> To be done
Write out the material below again, unchanged.

[Begin Material provided]

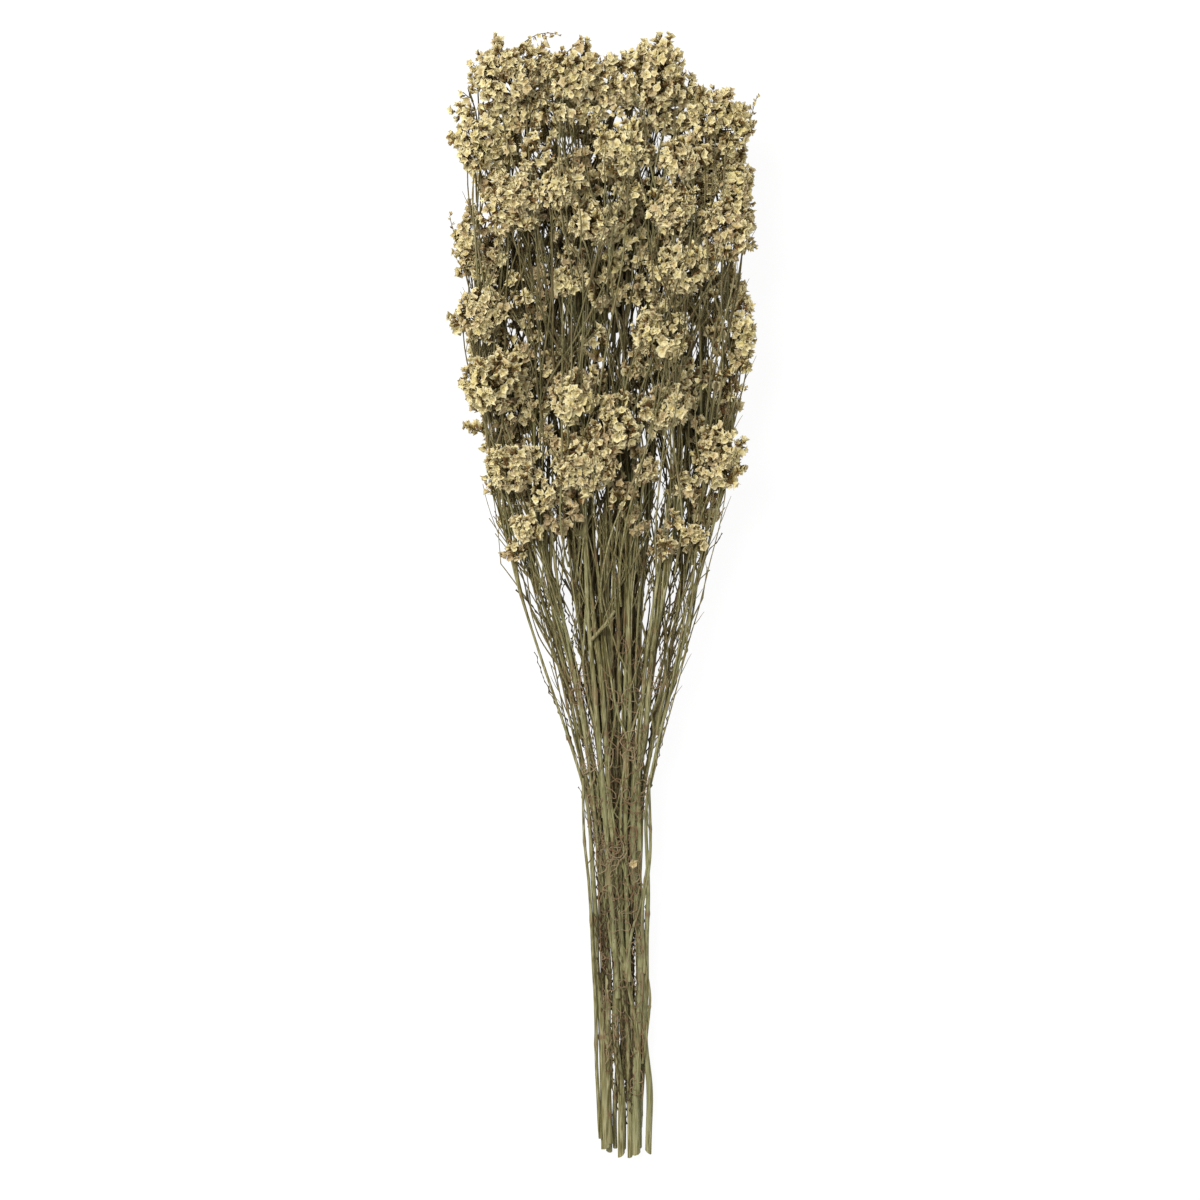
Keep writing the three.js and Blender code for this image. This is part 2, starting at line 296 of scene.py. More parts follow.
# The plan of the bunch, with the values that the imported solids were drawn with


@dataclass(frozen=True)
class Lanes:
    """The lines that the stems follow, in two rows that fan out and rise towards the flowers."""

    cut_y: float = -337.5
    cut_half_width: float = 12
    loosening: float = 8
    fanning: float = 54
    fan_from_y: float = -165
    fan_to_y: float = 118
    cut_centre_x: float = 13
    centred_y: float = 190
    cut_z: float = 2.9
    middle_z: float = 38
    rise_from_y: float = -380
    rise_to_y: float = 130
    row_offset_cut: float = 2.1
    row_offset_fan: float = 3.8
    sway: float = 2.5
    sway_length: float = 44
    sway_phase: float = 2.4
    flowers_end_y: float = 315
    shift: Point = (-0.743, 0.294, 0.0)

    def at(self, stem: float, y: np.ndarray | float, row: np.ndarray | float | None = None) -> np.ndarray:
        """Points on a stem's line.

        Args:
            stem: The stem's place from the left, 0 to 10. A fraction lies between two stems.
            y: How far along the bunch, one number or many.
            row: -1 for the lower row, 1 for the upper one. None takes the stem's own row.

        Returns:
            One point, or one row a point.
        """
        y = np.asarray(y, float)
        if row is None:
            row = -1.0 if int(stem) % 2 else 1.0
        spread = smooth_step(y, self.fan_from_y, self.fan_to_y)
        rise = smooth_step(y, self.rise_from_y, self.rise_to_y)
        off_centre = 1 - smooth_step(y, self.cut_y, self.centred_y)
        across = 2 * stem / 10 - 1
        loosened = np.clip((y - self.cut_y) / (self.fan_to_y - self.cut_y), 0, 1)
        half_width = self.cut_half_width + self.loosening * loosened + self.fanning * spread
        sway = spread * self.sway * np.sin(y / self.sway_length + self.sway_phase * stem)
        offset = self.row_offset_cut + (self.row_offset_fan - self.row_offset_cut) * spread
        x = self.cut_centre_x * off_centre + across * half_width + sway
        z = self.cut_z + (self.middle_z - self.cut_z) * rise + row * offset
        return np.stack(np.broadcast_arrays(x, y, z), axis=-1) + np.array(self.shift)

    def holds(self, point: np.ndarray, margin: float = 5) -> bool:
        """Whether a point lies between the outermost stems, or near them, and below the highest flowers."""
        left, right = self.at(0, point[1])[0] - margin, self.at(10, point[1])[0] + margin
        return bool(left < point[0] < right and point[1] < self.flowers_end_y)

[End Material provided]

> Reply
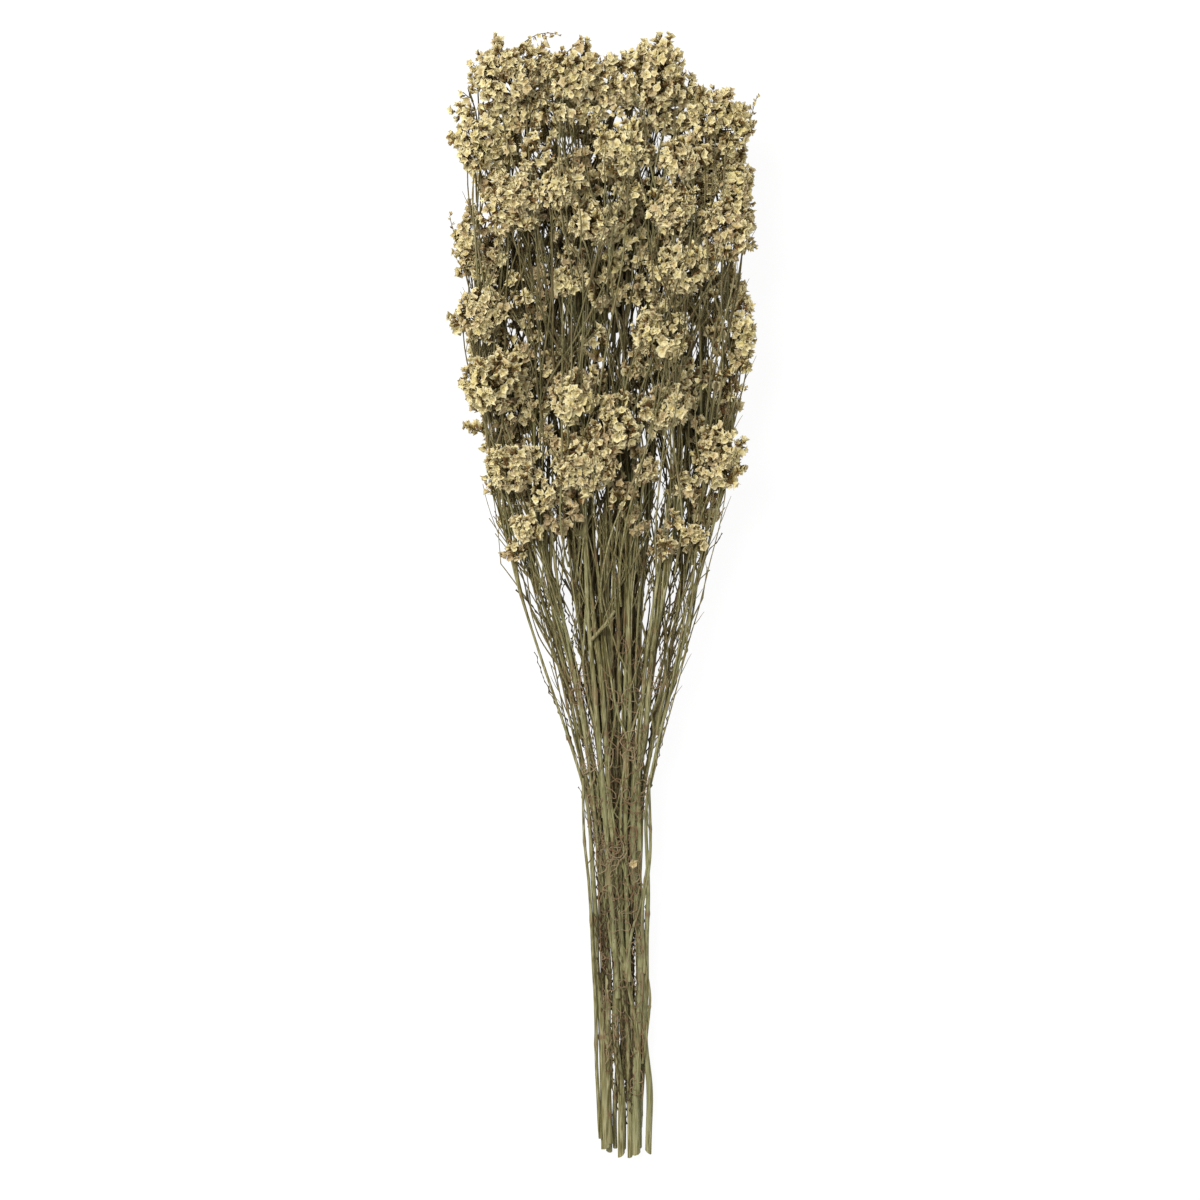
Keep writing the three.js and Blender code for this image. This is part 2, starting at line 296 of scene.py. More parts follow.
# The plan of the bunch, with the values that the imported solids were drawn with


@dataclass(frozen=True)
class Lanes:
    """The lines that the stems follow, in two rows that fan out and rise towards the flowers."""

    cut_y: float = -337.5
    cut_half_width: float = 12
    loosening: float = 8
    fanning: float = 54
    fan_from_y: float = -165
    fan_to_y: float = 118
    cut_centre_x: float = 13
    centred_y: float = 190
    cut_z: float = 2.9
    middle_z: float = 38
    rise_from_y: float = -380
    rise_to_y: float = 130
    row_offset_cut: float = 2.1
    row_offset_fan: float = 3.8
    sway: float = 2.5
    sway_length: float = 44
    sway_phase: float = 2.4
    flowers_end_y: float = 315
    shift: Point = (-0.743, 0.294, 0.0)

    def at(self, stem: float, y: np.ndarray | float, row: np.ndarray | float | None = None) -> np.ndarray:
        """Points on a stem's line.

        Args:
            stem: The stem's place from the left, 0 to 10. A fraction lies between two stems.
            y: How far along the bunch, one number or many.
            row: -1 for the lower row, 1 for the upper one. None takes the stem's own row.

        Returns:
            One point, or one row a point.
        """
        y = np.asarray(y, float)
        if row is None:
            row = -1.0 if int(stem) % 2 else 1.0
        spread = smooth_step(y, self.fan_from_y, self.fan_to_y)
        rise = smooth_step(y, self.rise_from_y, self.rise_to_y)
        off_centre = 1 - smooth_step(y, self.cut_y, self.centred_y)
        across = 2 * stem / 10 - 1
        loosened = np.clip((y - self.cut_y) / (self.fan_to_y - self.cut_y), 0, 1)
        half_width = self.cut_half_width + self.loosening * loosened + self.fanning * spread
        sway = spread * self.sway * np.sin(y / self.sway_length + self.sway_phase * stem)
        offset = self.row_offset_cut + (self.row_offset_fan - self.row_offset_cut) * spread
        x = self.cut_centre_x * off_centre + across * half_width + sway
        z = self.cut_z + (self.middle_z - self.cut_z) * rise + row * offset
        return np.stack(np.broadcast_arrays(x, y, z), axis=-1) + np.array(self.shift)

    def holds(self, point: np.ndarray, margin: float = 5) -> bool:
        """Whether a point lies between the outermost stems, or near them, and below the highest flowers."""
        left, right = self.at(0, point[1])[0] - margin, self.at(10, point[1])[0] + margin
        return bool(left < point[0] < right and point[1] < self.flowers_end_y)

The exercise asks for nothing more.